Chinese firms dominate solar manufacturing, a multistep process that often occurs in separate factories that can be located in different provinces or even countries.
Some solar manufacturing advocates have argued that a combination of tough trade enforcement and tax incentives are needed to help bolster the production of clean-energy equipment inside the U.S. They hailed the Commerce Department decision.
“The Biden administration has chosen to side with American companies and workers,” Zach Mottl, chairman of the Coalition for a Prosperous America, said in an emailed statement.
But renewable power advocates said the probe would drain the industry of much-needed domestic support. Solar Energy Industries Association CEO Abigail Ross Hopper said that the decision will harm an industry critical to the president’s climate goals. The administration is “making it impossible to reach those goals.”

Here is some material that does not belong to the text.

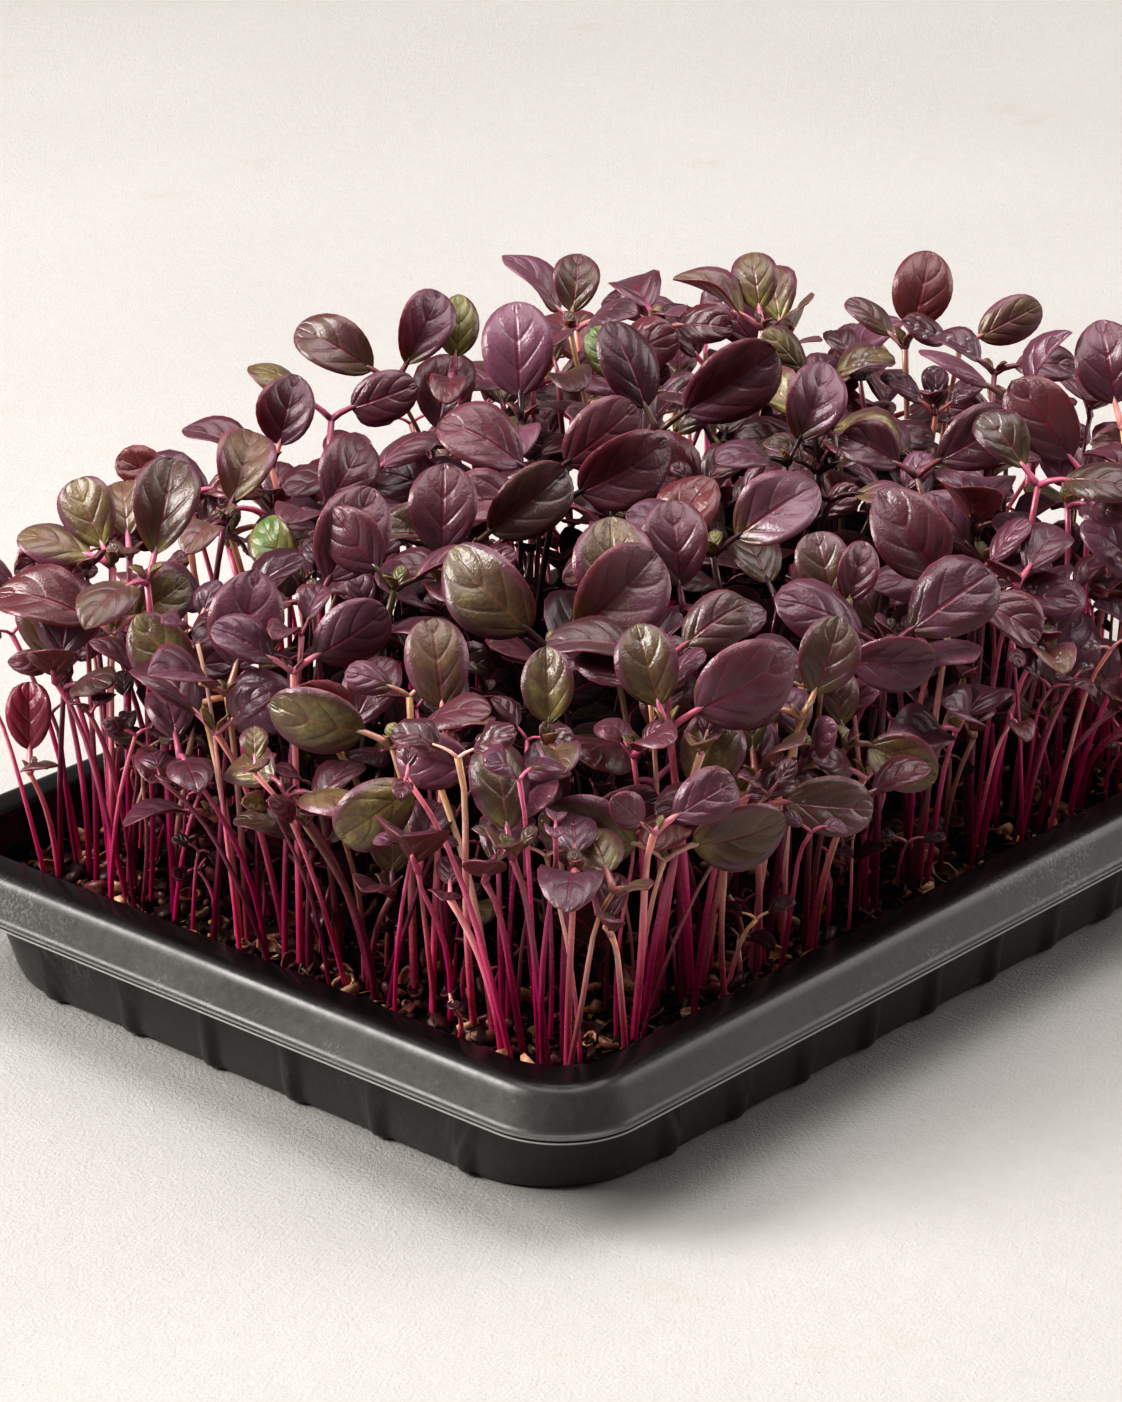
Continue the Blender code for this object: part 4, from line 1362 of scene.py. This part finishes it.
class Nodes:
    """Short ways to lay and link the nodes of one tree."""

    def __init__(self, tree):
        self.tree = tree

    def put(self, value, socket):
        if isinstance(value, bpy.types.NodeSocket):
            self.tree.links.new(value, socket)
        else:
            socket.default_value = value

    def math(self, operation, first, second=0.0, third=None):
        node = self.tree.nodes.new("ShaderNodeMath")
        node.operation = operation
        self.put(first, node.inputs[0])
        self.put(second, node.inputs[1])
        if third is not None:
            self.put(third, node.inputs[2])
        return node.outputs[0]

    def times(self, first, second):
        return self.math("MULTIPLY", first, second)

    def scaled(self, value, factor, shift):
        """A value times a factor, plus a shift."""
        return self.math("MULTIPLY_ADD", value, factor, shift)

    def ease(self, value, low, high, to_low=0.0, to_high=1.0):
        node = self.tree.nodes.new("ShaderNodeMapRange")
        node.interpolation_type = "SMOOTHSTEP"
        self.put(value, node.inputs["Value"])
        node.inputs["From Min"].default_value = low
        node.inputs["From Max"].default_value = high
        node.inputs["To Min"].default_value = to_low
        node.inputs["To Max"].default_value = to_high
        return node.outputs["Result"]

    def mix(self, share, first, second):
        node = self.tree.nodes.new("ShaderNodeMix")
        node.data_type = "RGBA"
        self.put(share, node.inputs["Factor"])
        for colour, end in ((first, "A"), (second, "B")):
            self.put(colour if isinstance(colour, bpy.types.NodeSocket) else (*colour, 1.0), node.inputs[end])
        return node.outputs["Result"]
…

The association will be focusing now on “limiting harm” — to push for an expeditious probe to limit exposure to “radical uncertainty,” she said.
The Commerce Department said its investigation will take the form of countrywide inquiries, with the agency asking companies in the targeted nations for information about their solar cell and module production and shipments to the U.S.
The investigation will move slowly by design, potentially extending uncertainty for the sector. The Commerce Department has 150 days to investigate and issue its preliminary findings. A final determination is due in 300 days, with the potential for one 65-day extension.